Odor homered in the fourth to tie the game at 2-2. The bottom of the Red Sox's order set the table once again in the sixth. Travis doubled into the left field corner, but was caught off base when Leon grounded back to the mound and was eventually tagged out by third baseman Adrian Beltre. A wild pitch with two outs moved Leon to second. Lin's grounder on the infield grass was bobbled by Odor at second and the Red Sox had runners at first and third. Betts walked (again) to load the bases.

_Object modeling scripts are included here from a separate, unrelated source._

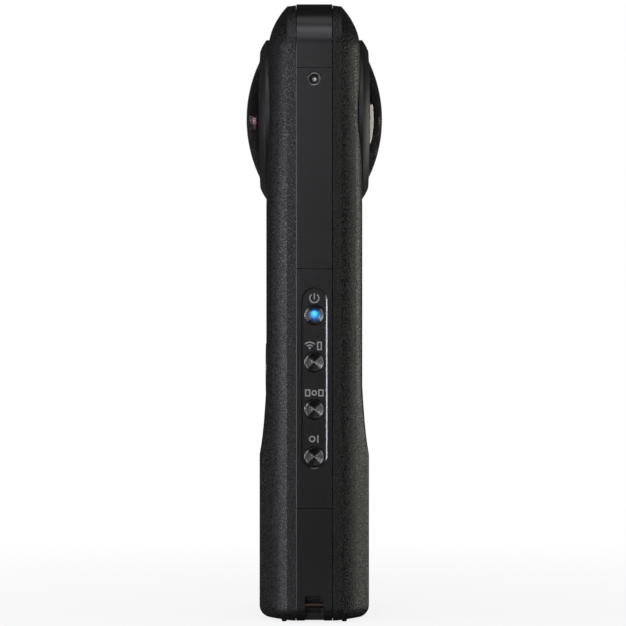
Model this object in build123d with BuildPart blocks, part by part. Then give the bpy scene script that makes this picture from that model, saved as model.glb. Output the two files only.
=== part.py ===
from build123d import *
import math
import os

# A slim hand-held camera with a fisheye lens on each face. Lengths are in millimetres.
# X runs across the width, with the four keys on the +X side. The front, with the shutter
# button and the display, faces -Y. Z is up, and Z = 0 is the plane that the feet stand on.

os.makedirs("parts", exist_ok=True)

# Whole body
body_width = 48.0  # across the two side strips
body_height = 131.9  # from the feet to the top of the strip
corner_radius = 10.0  # top corners of the strip, seen from the front
bottom_radius = 2.8  # bottom corners of the strip, seen from the front
body_floor = 0.4  # underside of the shells above the ground
overrun = 3.0  # how far a cut runs past what it cuts
touch_gap = 0.05  # between fixed pieces that seat on each other
side_gap = 0.15  # between fixed pieces that only lie beside each other

# Cross-section of the two shells
crease_half_depth = 5.8  # where the flat flank turns into the bevel
crease_drop = 0.25  # how far the flank falls away from the strip's edge to the crease
grip_half_depth = 11.75  # flat face of the grip
waist_step = 1.45  # from the grip's face in to the flat face below the lens
top_step = 0.5  # from there in to the flat face near the top
bevel_room = 0.4  # between the bevel and the centre line of the top corners
shell_wall = 1.4
shell_floor = 1.6
strip_proud = 0.2  # how far the strip stands out of the shells
taper_room = 2.6  # from the lens ring down to where the face no longer thins
waist_drop = 3.5  # from the shutter button's middle down to the top of the waist
waist_length = 14.7
waist_height_shares = (0.34, 0.633)  # heights between the waist's ends
waist_depth_shares = (0.503, 0.241)  # how far the face stands out there
knee_reach_share = 0.457  # meeting point of the bevel's first two arcs, along its reach
knee_rise_share = 0.70  # of the rise to the face below the lens, also in the grip
bulge_reach_share = 0.229  # a point that the first arc passes through
bulge_rise_share = 0.385
shoulder_reach_share = 0.719  # where the last arc takes over and rounds into the face
shoulder_rise_share = 0.924
grip_shoulder_inset = 1.86  # how far the grip's thicker bevel moves these two places in
grip_face_inset = 1.06
crease_inset_share = 0.445  # how much the crease moves in when the outline is inset

# Centre strip and its panels
strip_half_width = 3.85
strip_thickness = 1.5
strip_slit = 0.08  # from the strip's edge to the shell's edge
panel_seam = 0.12  # between two panels
panel_edge = 0.12  # chamfer on the panels' long edges
cap_length = 14.3  # from the top of the strip to the lower ends of the top cap
key_panel_top_share = 0.5694  # of the body's height
key_panel_foot_share = 0.185

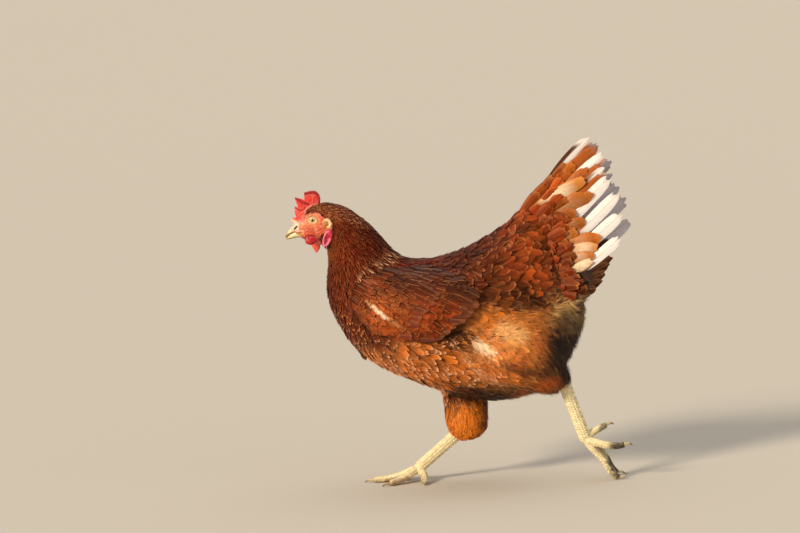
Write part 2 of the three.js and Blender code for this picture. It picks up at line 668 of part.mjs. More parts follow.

Texas changed pitchers, bringing in Tony Barnette, whose wild pitch allowed Leon to score, breaking the tie. Pedroia's single to center scored two more runs, giving Boston a 5-2 lead. (It is worth noting that "ball 4" to Betts should have been called "strike 2" by home plate umpire Chad Whitson. A correct call would have given Betts a full count and might have ended the inning with the score still 2-2. But Whitson blew the call, leading to the pitching change, the run-scoring wild pitch, and Pedroia's two-run hit. I still want robots.)

Boston would not have another baserunner until the tenth inning and, as you can see from the linescore above (and my mention of the tenth inning), the Rangers came back and tied the score. In a somewhat surprising move, Porcello came out for the seventh, even though his pitch count was at 103. He recorded one out before Gomez homered to the grassy knoll in center. In the eighth, Robby Scott gave up a leadoff double to Shin-Soo Choo and Nomar Mazara (facing Joe Kelly) singled Choo in.

Craig Kimbrel took the mound in the bottom of the ninth, assigned with nailing down a 5-4 victory. But Napoli crushed Kimbrel's first pitch - a high fastball - to left for a game-tying home run. On Kimbrel's second pitch, Gomez tapped a grounder toward third. Marrero raced in, bare-handed the ball, and threw to first. His throw was wild and sailed into foul territory. However, the ball ricocheted off the wall by the stands and caromed back towards the field, somewhat near Pedroia who was running after the ball and was in short right field by the foul line. In one motion, Pedroia reversed course, dove for the ball, and as he fell chest-first onto the grass, flung the ball to Mitch Moreland, who was able to tag Gomez on the left shoulder as he tried to dive back to the bag. It was a stunning play, a case of Pedroia being in the exact right place at the exact right time and then executing what seemed like an impossible play. (If FY had been wearing pinstripes, this play would likely have been talked about on national broadcasts for decades. Maybe even referred to as "The Fling". Since he does not wear pinstripes, this play will soon be forgotten.)

Speaking of pinstripes, New York beat the Blue Jays 6-3, so the Red Sox's lead atop the AL East remains at three games.
Rick Porcello / Martin Perez
Betts, RF
Pedroia, 2B
Young, LF
Ramirez, DH
Bradley, CF
Travis, 1B
Leon, C
Marrero, 3B
Lin, SS
The Red Sox, winners of six of their last seven games and armed with a three-game lead in the AL East, head to Texas for three games against the Rangers (40-42).

Martin Perez has been on the disabled list with a fractured tip of his right thumb, which he jammed in a hotel door. This will be his first start since June 22.

Rick Porcello has a 7.04 ERA in his last five starts.

Boston swept three games from the Rangers at Fenway on May 23-25: 11-6, 9-4, 6-2.

Since 1913, 12 Red Sox players have had as many as eight RBI in a game. Only two players have done it more than once: Nomar Garciaparra (10 on May 10, 1999 and 8 on July 23, 2002) and Mookie Betts (8 on August 14, 2016 and 8 on July 2, 2017). ... Amazing: On September 2, 1996, Mike Greenwell drove in all nine of Boston's runs from the #8 spot in the order.

Also: The Yankees are hosting the Blue Jays.

1 comment:

allan said...

"Andrew Benintendi's two-run single in the 11th inning provided the final margin in the Red Sox' 7–5 win at Texas. It was Benintendi's second extra-inning game-winning RBI this season – he hit a 12th-inning walkoff single against the Phillies on June 13. The last Boston rookie to have more than one extra-inning game-winning RBI before the end of July was Nomar Garciaparra, who had three in 1997."